Nine Ways To Demonstrate Top Leadership Commitment To Employee Safety And Health  

Everything rises and falls on leadership. Organisational leaders have a responsibility to acknowledge and communicate widely and timely the value of employee safety and health as a core function, and of the same priority and importance as the quality of products and services or customer service.

Senior leaders have a responsibility to personally embrace well-being through the evidence of it in their lifestyle and in supporting well-being in the organisation through their decision-making influence, resource allocation, and personal engagement. Leading by example is required for creating a culture of health in the organisation.

Supervisors and managers at all levels should be involved and actively participate in efforts that support safety, health and well-being of employees.  They are the direct links between the employees and upper management and will determine if safety, health and well-being initiatives or programmes succeed or fail. Supervisors act as gatekeepers to employee participation in programmes, and when there is a conflict with productivity demands, they may determine against participation. They determine what gets prioritised and done.

 

Top Leaders and Senior Management

1.       Build safety, health and well-being into the organisation’s mission and objectives -This makes safety, health and well-being a priority for the business with both strategic and long-term focus. Alignment with the mission is an enabler of safety, health and well-being of employees.

2.       Establish and clearly communicate the principles of the safety, health and well-being initiative or programme to all levels of the organisation; teach managers to value workers’ input on safety and health issues.

3.       Maintain the visibility of the health, safety and well-being initiative at the organisation’s highest levels by presenting data that is linked to the programme’s resource allocations. Promote routine communications between leadership and employees on issues related to safety, health, and well-being.

4.       Openly support and participate in workplace safety, health and well-being initiatives -If you do not have time for these activities, others will follow you as well. Your presence is a signal of importance to the organisation.

5.       Facilitate participation in safety, health and well-being across all levels of the workforce - There will be conflicts with other activities or goals and your preference will influence others.

6.       Add safety- and health-related standards into job descriptions and performance evaluations - People will prioritize and do what you measure and reward.

7.       Establish a mechanism and budget for acting on workforce recommendations – If recommendations are not implemented after you have agreed, the workers will be discouraged from making new ones and lose interest.

8.       Emphasize that shortcuts must not compromise worker safety and health.

9.       Provide adequate resources, including appropriately trained and motivated staff or vendors, space, and time. If necessary, ensure dedicated funding over multiple years, as an investment in your workforce.

We can also include other levels of leadership as well below.

Mid-Level Management

·        Recognize and discuss the competitive advantage (e.g. recruitment, retention, employee satisfaction, community engagement and reputation, and workforce sustainability) that health and safety initiatives bring to the long-term sustainability of the organisation.

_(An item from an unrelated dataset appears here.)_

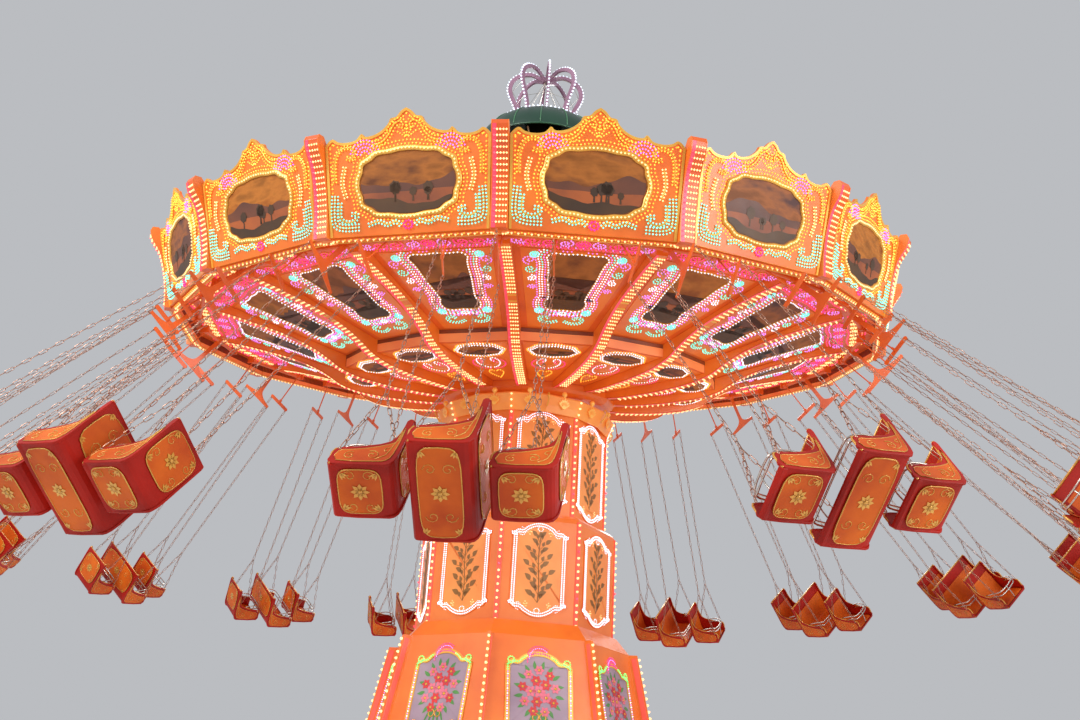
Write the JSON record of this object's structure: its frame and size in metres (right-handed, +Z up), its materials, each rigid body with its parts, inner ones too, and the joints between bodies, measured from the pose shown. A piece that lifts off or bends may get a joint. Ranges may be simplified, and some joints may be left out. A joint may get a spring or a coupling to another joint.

·        Highlight examples of senior leadership’s commitment to health and safety initiatives.

·        Provide training on how managers can implement and support health and safety initiatives –aligned approaches, such as those related to work-life balance

 

For Managers

·        Encourage workers’ feedback on work conditions and working collaboratively with them to make changes

·        Encourage and reward team leaders and employees who take the initiative to improve work processes, reduce work stress, or improve the quality of work life

·        Providing recognition for achieving goals or meeting benchmarks in safety, health and well-being.

 [NOTE: Goals and benchmarks must be supportive of the health and protection of workers rather than be designed for under-reporting of safety concerns or incidents.]

·        Emphasizing that shortcuts or production demands must not compromise employee safety, health and well-being.

 

Reference

NIOSH [2016]. Fundamentals of total worker health approaches: essential elements for

advancing worker safety, health, and well-being. By Lee MP, Hudson H, Richards R, Chang

CC, Chosewood LC, Schill AL, on behalf of the NIOSH Office for Total Worker Health.

Cincinnati, OH: U.S. Department of Health and Human Services, Centers for Disease Control and Prevention,

National Institute for Occupational Safety and Health. DHHS (NIOSH) Publication No. 2017-112.